We understand the GST on gasoline. But I did not receive an answer to my question relating to the GST on taxes.

Moreover, the government is very greedy when it comes to taxes. It imposed a deficit financing tax on gasoline. The deficit is gone, but the deficit financing tax is still here.

So, if the government is not greedy, what is it? Why is there a GST on taxes?

Supply October 2nd, 2003

Mr. Speaker, I listened to the Liberal member's speech. He should know that his party got elected by being very opportunistic. Since he was talking about taxes, I would remind him that the GST is still here.

In fact, the member for LaSalle—Émard, who was a co-author of the red book 10 years ago, said at one time that this stupid tax must go. Yet he raised $190 billion from Canadians during his tenure as the finance minister.

Gasoline taxes in British Columbia raise about $750 million. On top of that, the GST is about $378 million. In total, taxes on gasoline raise about $1.1 billion. Of that amount, the federal government spends only 2.5% on road and infrastructure development; whereas the provinces, which share 50% of the taxes, spend about 91%. In the United States, the government spends or invests about 84% of all the gasoline taxes on road and infrastructure development.

I would like to ask the member, since he talked about taxes in his speech, about GST being charged on taxes. The way the government calculates the price on gasoline, all the taxes are added up and then it charges GST. Those taxes are neither goods nor services.

Can he justify the government ripping Canadians off by charging GST on taxes?

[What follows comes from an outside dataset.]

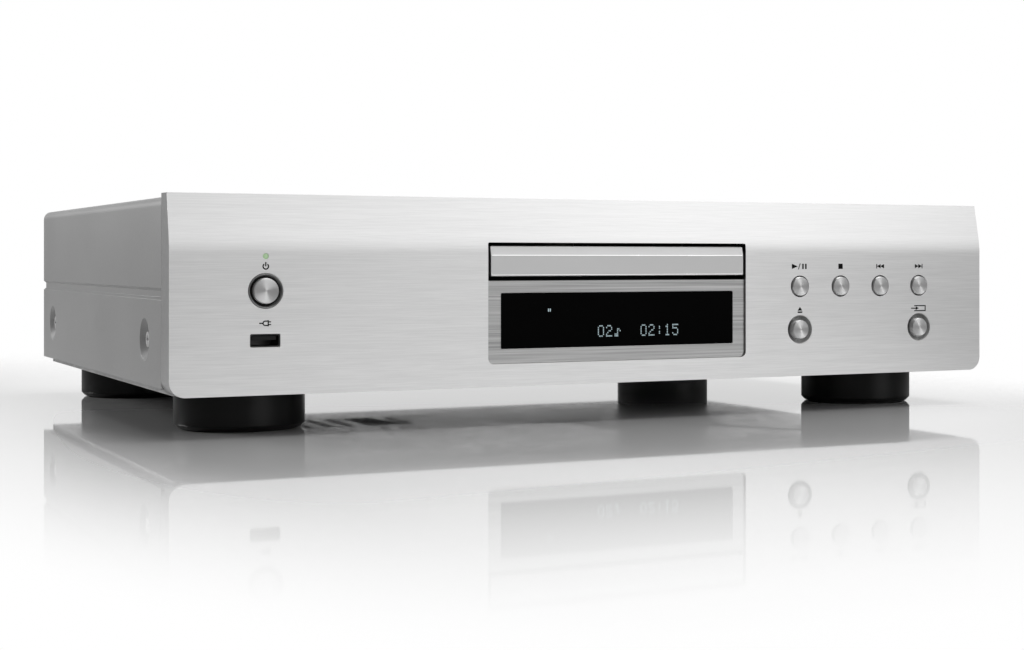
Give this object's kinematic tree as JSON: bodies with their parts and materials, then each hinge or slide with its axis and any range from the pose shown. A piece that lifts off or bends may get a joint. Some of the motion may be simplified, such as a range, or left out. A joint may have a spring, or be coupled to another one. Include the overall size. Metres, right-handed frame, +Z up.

Petitions October 1st, 2003

Mr. Speaker, I rise on behalf of the constituents of Surrey Central to present five petitions signed by hundreds of petitioners who call upon Parliament to immediately hold a renewed debate on the definition of marriage and to reaffirm, as it did in 1999 in response to a Canadian Alliance motion, its commitment to take all necessary steps to preserve the traditional definition of marriage as the union of one man and one woman to the exclusion of all others.

The hundreds of petitioners signed the petitions while attending various town hall meetings I held during the summer break.